Best Recording Studios in New Orleans: Top Rooms to Book

What Are the Best Recording Studios in New Orleans?

Few cities carry as much musical weight as the Crescent City, and the best recording studios in New Orleans sit at the center of a tradition that runs from early jazz through funk, R&B, brass band, bounce and gospel. The rooms here aren’t generic project spaces bolted onto a strip mall — many are converted churches, dance halls and shotgun houses, tuned by engineers who grew up inside the local sound. Whether you’re a touring act chasing that unmistakable Louisiana feel or a local artist tracking your first EP, the New Orleans recording studios below cover the full range from world-class orchestral halls to specialist heritage rooms.

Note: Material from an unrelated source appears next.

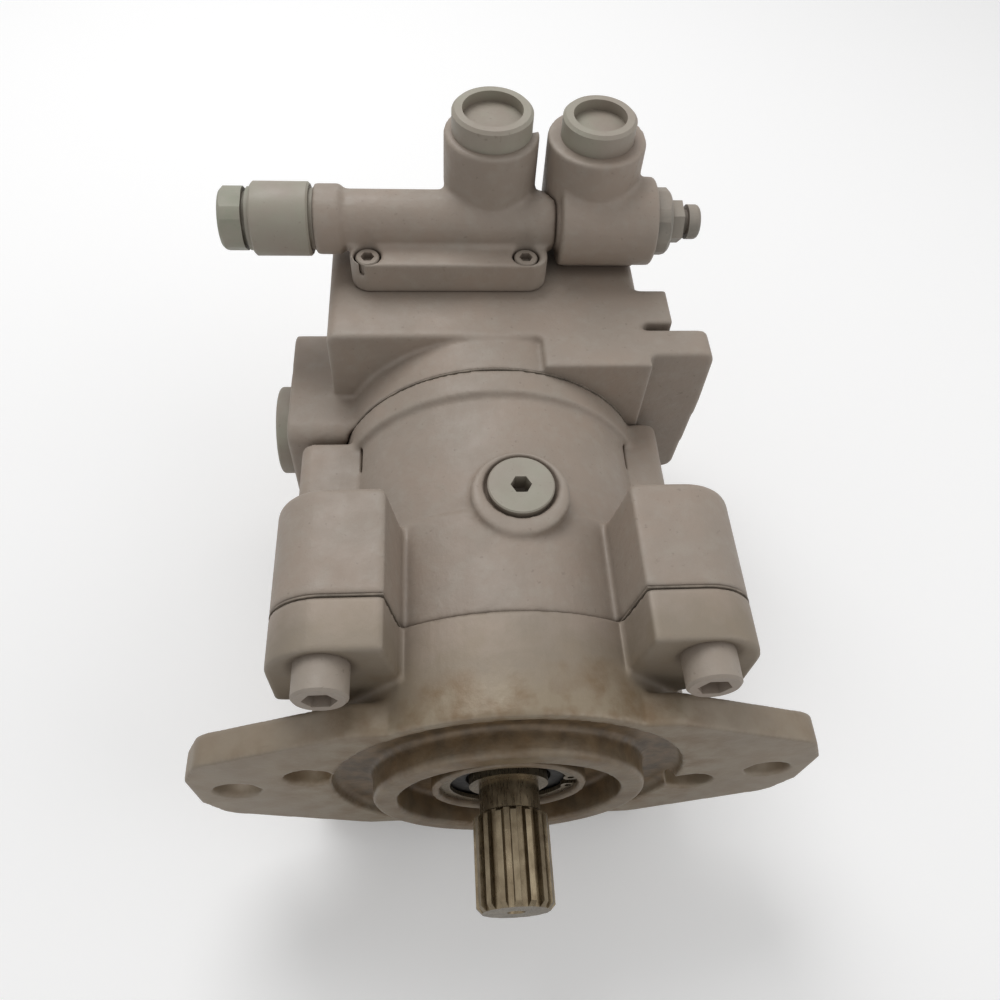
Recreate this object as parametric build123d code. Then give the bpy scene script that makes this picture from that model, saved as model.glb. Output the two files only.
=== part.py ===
from build123d import *
from math import atan2, cos, degrees, hypot, pi, radians, sin, sqrt
import os

# Variable axial piston pump with a load-sensing regulator, in millimetres.
# Origin: centre of the mounting face on the shaft axis. The shaft points along -Y, +Z is up.

# ---- clearances and fits -------------------------------------------------------------------
RUN = 0.03            # radial clearance of a running fit
SLIP = 0.15           # radial clearance of a part that drops into its seat
THREAD_GAP = 0.05     # radial gap between a plain thread cylinder and its hole
SOFT_GAP = 0.3        # gap left beside seals and springs

# ---- mounting flange and front cover -------------------------------------------------------
PILOT_R = 50.8
PILOT_HEIGHT = 6.8
RECESS_R = 65.5
RECESS_DEPTH = 4.0
FLANGE_T = 12.0
FLANGE_DISC_R = 70.0
LUG_FRONT = 18.0       # front of the corner lugs, where the bolts seat
EAR_TIP_X = 117.0
EAR_HALF_Z = 30.5
EAR_ROOT = (55.0, 56.0)   # where the ear's slanted edge meets the disc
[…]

This guide focuses on real, currently operating facilities and the work they’re actually known for. We’ve kept it honest: every studio listed is verified as active, and we describe what each room genuinely does well rather than pushing a sales pitch. If you’re hunting for the best recording studios for a big band session, a hip-hop record or a stripped-back acoustic project, you’ll find a clear fit here — plus a couple of legendary destination music studios in New Orleans‘ wider orbit that are worth the drive. Looking for the right studio in New Orleans for your budget and genre starts with knowing what each one is built for.

Table of Contents

1. Esplanade Studios — Treme

Best Known For: Louisiana’s largest recording room — a restored 1920s church built for full orchestras, choirs and large-format sessions.

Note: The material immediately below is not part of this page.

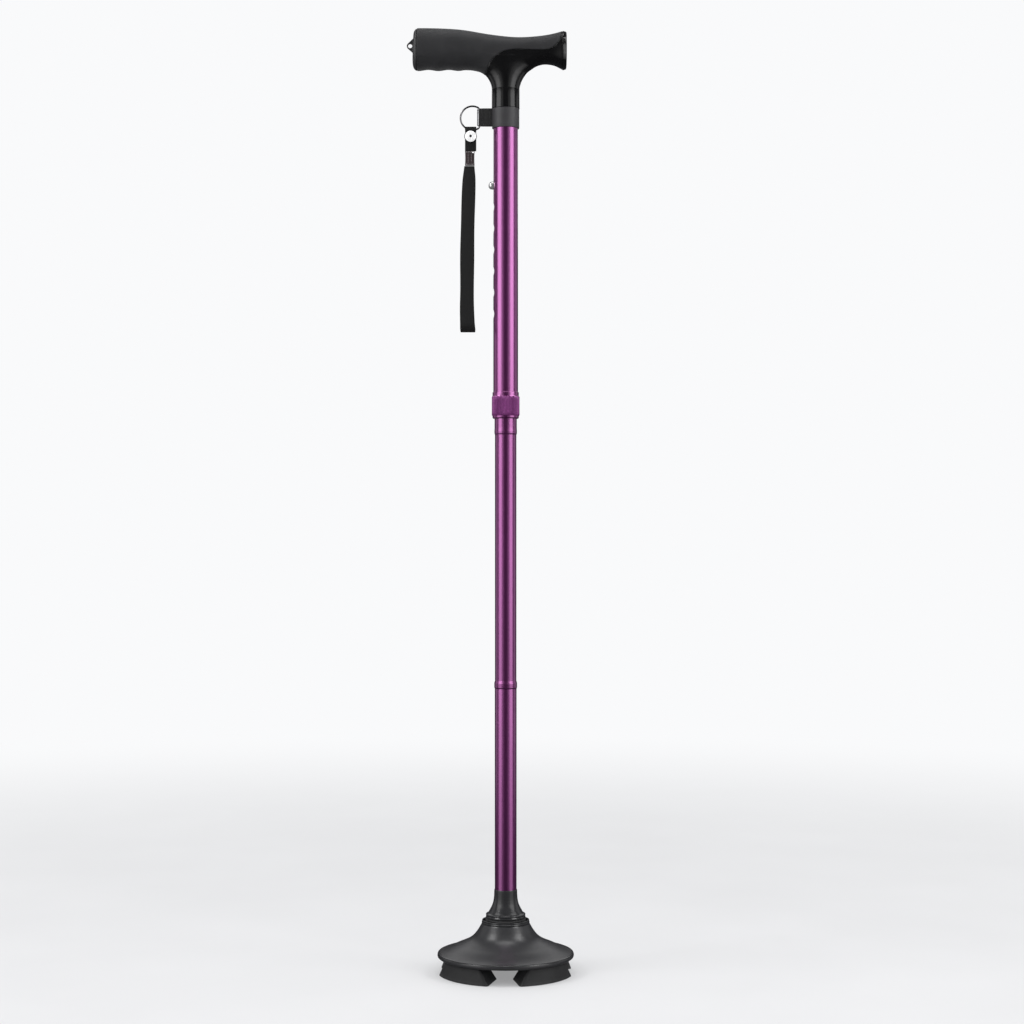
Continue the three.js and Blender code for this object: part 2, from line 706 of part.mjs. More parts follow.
// ---------------------------------------------------------------- put together
makeBase();
makeHandle();
const shaftPieces = {
  ball_liner: [ballLiner(), MATERIAL.nylon],
  ball_stud: [ballStud(), MATERIAL.steel],
  thrust_washer: [tube(6.1, 4.3, 57.3, 58, SMALL), MATERIAL.nylon],
  stud_circlip: [studCirclip(), MATERIAL.steel],
  neck_socket: [neckSocket(), MATERIAL.basePlastic],
  neck_set_screw: [neckSetScrew(), MATERIAL.steel],
  lower_tube: [lowerTube(), MATERIAL.anodised],
  lower_ferrule: [ferrule(214, LOWER_JOINT, 288, 8.4, 8.3), MATERIAL.nylon],
  cord_plug_lower: [cordPlug(8.4, 76, 88), MATERIAL.nylon],
  shock_cord: [shockCord(), MATERIAL.cord],
  middle_tube: [flaredTube(MIDDLE, LOWER_JOINT + 0.2, UPPER_JOINT - 0.2, 0.6, 6), MATERIAL.anodised],
  middle_ferrule: [ferrule(440, UPPER_JOINT, 513, 8.35, 8.8), MATERIAL.nylon],
  inner_tube: [innerTube(), MATERIAL.anodised],
  cord_plug_upper: [cordPlug(8.8, 640, 652.4), MATERIAL.nylon],
  tube_end_cap: [tubeEndCap(), MATERIAL.nylon],
  button_spring: [buttonSpring(), MATERIAL.steel],
  snap_button: [snapButton(), MATERIAL.nickel],
  outer_tube: [outerTube(), MATERIAL.anodised],
  thread_ring: [threadRing(), MATERIAL.anodised],
  collet_ring: [colletRing(), MATERIAL.nylon],
  lock_collar: [lockCollar(), MATERIAL.anodised],
  neck_sleeve: [neckSleeve(), MATERIAL.gloss],
  handle_plug: [handlePlug(), MATERIAL.nylon],
  handle_bolt: [handleBolt(), MATERIAL.steel],
  strap_band: [strapBand(), MATERIAL.band],
  strap_tab: [strapTab(), MATERIAL.webbing],
  d_ring: [dRing(), MATERIAL.nickel],
  snap_loop: [snapLoop(), MATERIAL.leather],
  snap_cap: [snapCap(), MATERIAL.nickel],
  snap_stud: [snapStud(), MATERIAL.nickel],
  loop_sleeve: [loopSleeve(), MATERIAL.leather],
  wrist_loop: [wristLoop(), MATERIAL.webbing],
};
for (const [name, [solid, material]] of Object.entries(shaftPieces)) add(shaft, name, solid, material);

export default cane;
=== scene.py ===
import math
import bpy
import bmesh
import numpy as np
from mathutils import Matrix, Vector


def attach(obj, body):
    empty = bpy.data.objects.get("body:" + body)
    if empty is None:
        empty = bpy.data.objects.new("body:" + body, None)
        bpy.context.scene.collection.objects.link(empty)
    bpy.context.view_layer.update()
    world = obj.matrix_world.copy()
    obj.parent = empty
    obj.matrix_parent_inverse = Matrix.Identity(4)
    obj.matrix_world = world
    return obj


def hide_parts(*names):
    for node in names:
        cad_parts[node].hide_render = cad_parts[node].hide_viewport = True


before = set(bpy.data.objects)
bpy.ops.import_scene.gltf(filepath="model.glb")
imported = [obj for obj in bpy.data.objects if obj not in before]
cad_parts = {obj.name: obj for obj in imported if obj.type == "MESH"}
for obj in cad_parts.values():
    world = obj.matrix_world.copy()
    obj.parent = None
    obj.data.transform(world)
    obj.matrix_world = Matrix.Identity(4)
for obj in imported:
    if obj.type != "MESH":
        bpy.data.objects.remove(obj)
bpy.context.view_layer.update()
scene = bpy.context.scene

# Pieces are drawn in millimetres from the shaft's axis, and make_mesh moves them into the row frame.
MM = 0.001
AXIS_X = 13.6
BASE_TURN = math.radians(-1.4)
BALL_Z = 44
SHARP_ANGLE = 32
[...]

Esplanade Studios occupies a 14,000-square-foot former Gothic-revival church on Esplanade Avenue in the historic Treme neighborhood, which sat vacant after Hurricane Katrina until founder Misha Kachkachishvili reopened it as a studio in 2013. Studio A’s “live” room runs roughly 3,400 square feet under 30-foot ceilings and can accommodate up to a 70-piece orchestra, with the former choir loft converted into a sizable control room. It’s a serious destination for music, film and television scoring work that simply needs space and natural acoustics most rooms can’t offer.

The client list reflects that scale: Trombone Shorty, John Legend and Kendrick Lamar have passed through, and Snarky Puppy recorded their Family Dinner — Volume Two there. For orchestral, gospel-choir, brass and large-ensemble sessions, Esplanade is the most ambitious room in the city.

2. The Parlor Recording Studio — Irish Channel

Best Known For: A large-format analog room built around a vintage Neve 8078 console with Flying Faders and a live echo chamber.

Located in the Irish Channel neighborhood of uptown New Orleans, The Parlor was conceived as a true big-console studio for the city, centered on an all-discrete Neve 8078 — one of the most coveted desks in the analog world. The room pairs generous, acoustically isolated tracking spaces with a live echo chamber, and runs analog tape alongside Pro Tools HDX for hybrid sessions. It’s the kind of place engineers seek out specifically for the sound of that console.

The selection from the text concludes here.